Hermes’ next stop was the pastures of Thessaly, where his half-brother Apollo kept his herds of cattle. In an early showcase of the mischievous behavior that would come to define him, Hermes made off with the cattle. When Apollo discovered the theft and tracked Hermes down, the newborn god tried to play the part of an innocent baby. But Apollo was not fooled.

When Hermes continued to deny his crime, swearing truth upon his own father, Apollo appealed to Zeus himself. Finding Hermes guilty, Zeus ordered the young god to return the cattle. Which he did… minus the two he had already slaughtered to sate his hunger. Cornered, Hermes offered Apollo his lyre instead, a gift his half-brother eagerly accepted. So it was that Apollo first took up the lyre, the instrument he would use to become the greatest of all musicians.

And since Zeus did not punish Hermes for any of these acts, he learned very early in life that he could get away with outrageous behaviours.

Traits and Talents

Under his father’s vast protections Hermes was continually allowed to get away with questionable actions, yet to his credit he was much beloved by both his contemporaries and the general people, for he was charming, articulate, and handsome. Hermes was a surprisingly agile diplomat, and it was easy to interpret his sometimes rough edges simply as the hallmarks of an endearing rogue. However he was also impulsive, frenetic, hyperactive, and frequently restless. In his permissiveness Zeus shaped a son who might otherwise have fallen headlong into darkness, for Hermes’ most destructive behaviour usually came at a juncture of boredom, restlessness, or simple offence. Yet he was also clever, cunning, able to hyper-focus, think creatively, and possessed boundless energy. Given the freedoms and constant challenges of his responsibilities as herald, Hermes flourished. He greedily involved himself in every facet of Greek life.

Generally speaking, Hermes was a jack of all trades and master of none. His interests and abilities swept the board, from aiding the Moirai in the innovation of the alphabet, to his staunch advocacy and interest in sports and athletics, to his own musical inventions. He was always plying the others to share what they knew, such as Artemis’ mastery of the hunt, or his son Pan’s skill with pipes. He never did one thing at a time and frequently moved on when he grew bored. Perhaps his only unique Talent was a finesse for Travelling and Gateways, giving rise to the speed for which Hermes was later remembered.

Deeds (and Misdeeds)

“Hermes wanted to know how much people valued him, so he assumed a human form and went into a sculptor’s workshop. He saw there a statue of Zeus and he asked how much it cost. The man said that it cost a drachma. Hermes smiled, and asked how much the statue of Hera would be. The man named a still higher price. When Hermes saw a statue of himself, he expected that he would be reckoned at an even higher price, since he delivered the messages of the gods and brought profit to mankind. But when he asked how much the statue of Hermes would cost, the sculptor replied, ‘If you buy those other two, I’ll throw this one in for free!’”

Aesop’s Fables

As a messenger and herald, particularly for Zeus, Hermes involved himself in everything.

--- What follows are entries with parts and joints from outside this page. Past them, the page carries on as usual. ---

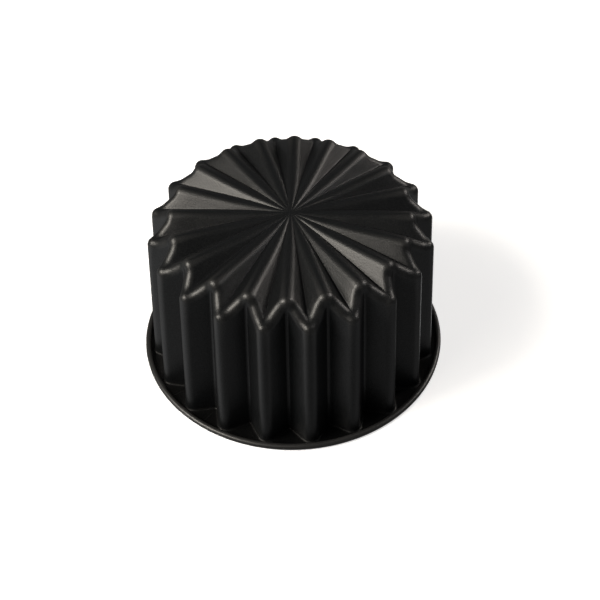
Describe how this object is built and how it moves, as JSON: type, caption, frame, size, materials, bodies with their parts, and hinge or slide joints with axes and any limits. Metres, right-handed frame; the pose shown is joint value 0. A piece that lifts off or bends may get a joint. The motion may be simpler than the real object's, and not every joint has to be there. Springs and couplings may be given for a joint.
{
  "type": "mini cake mould",
  "caption": "Small deep fluted cake mould of coated sheet steel, with a pleated base, a flat flange and a rolled rim. It stands on its mouth.",
  "frame": {"origin": "middle of the mouth, on the plane of the flange's flat face, which lies on the table", "axes": "+Z along the mould's axis, from the mouth up to the pleated base; +X and +Y each run out through a notch between two flutes"},
  "size_m": [0.13, 0.13, 0.0736],
  "materials": {
    "nonstick_coating": "satin black non-stick coating with a very fine grain, on pressed steel sheet",
    "drawn_steel": "plain drawn steel wire"
  },
  "bodies": {
    "root": {"mould_shell": "nonstick_coating", "rim_wire": "drawn_steel"}
  },
  "joints": []
}
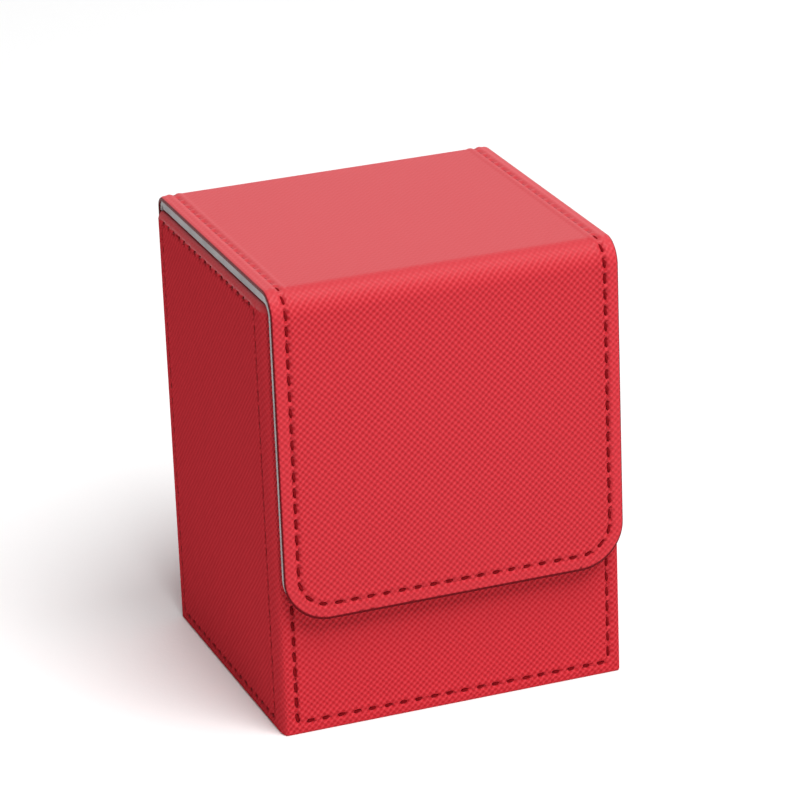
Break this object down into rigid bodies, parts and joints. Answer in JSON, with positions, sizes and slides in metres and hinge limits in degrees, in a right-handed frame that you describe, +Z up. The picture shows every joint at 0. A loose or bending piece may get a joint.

Perhaps the most celebrated of his deeds was his killing of the many-eyed monster Argos on the orders of his father, who desired to free his lover Io from Hera’s watchful wrath. After the attack on Olympus made by the monstrous Typhoeus, the vengeful mate of the Echidna, it was Hermes who came to his wounded father’s aid. Hermes also freed his brother Ares from his year-long imprisonment in a cauldron by the twin Giants Otus and Ephialtes, despite that Ares was not much loved amongst the other gods. In fact, none had previously even noticed he’d been missing, let alone wanted him back.

One of his most famous and regular roles was as the leader of souls to the river Styx in the underworld, where the boatman Charon would take them to Hades. It was a duty that regularly brought him into contact with Hades‘ minister, Thanatos.

Hermes was also known as something of a trickster, stealing at one time or another Poseidon’s trident, Artemis’ arrows, and Aphrodite’s girdle. He was the god responsible for giving Pandora a human voice, allowing her to create chaos and bring evil on men, by bestowing upon her “a shameless mind and a deceitful nature” and “lies and crafty words.”

He retrieved Persephone from Hades after her abduction, escorted Pandora to Epimetheus, led Perseus to the Graeae, and guided Priam safely to Achilles’ tent to reclaim Hector’s body (despite otherwise supporting the Greeks during the war). In addition, he showed Athena, Aphrodite, and Hera the way to Mount Ida where Paris was supposed to judge which one of them was the fairest. He assisted Odysseus several times on his quest and adventures, and also once helped Heracles in capturing Cerberus, the three-headed dog that guarded the gates of the Underworld. His fondness for heroes was such that he took Perseus among his many lovers.

Father and Lover

Hermes had numerous love affairs, but not much is known about them. He fathered various children, including five sons. Autolycus was a thief and liar (and poets say that not a few of his traits were inherited by his grandson, Odysseus). Myrtilus was a sociopath who plotted his master’s death in a chariot race. Pan, a goat from the waist down who also had horns, was the amoral god of forests, pastures, flocks and shepherds. Eudorus took after Hermes’ better side, and was an uncomplicated shepherd who had a caretaking and nurturing quality sometimes seen in his father. His most notable son, Hermaphroditus, reflects Hermes’ androgynous and bisexual nature, and bore the names of both parents, Hermes and Aphrodite, Hermes’ most well known lover.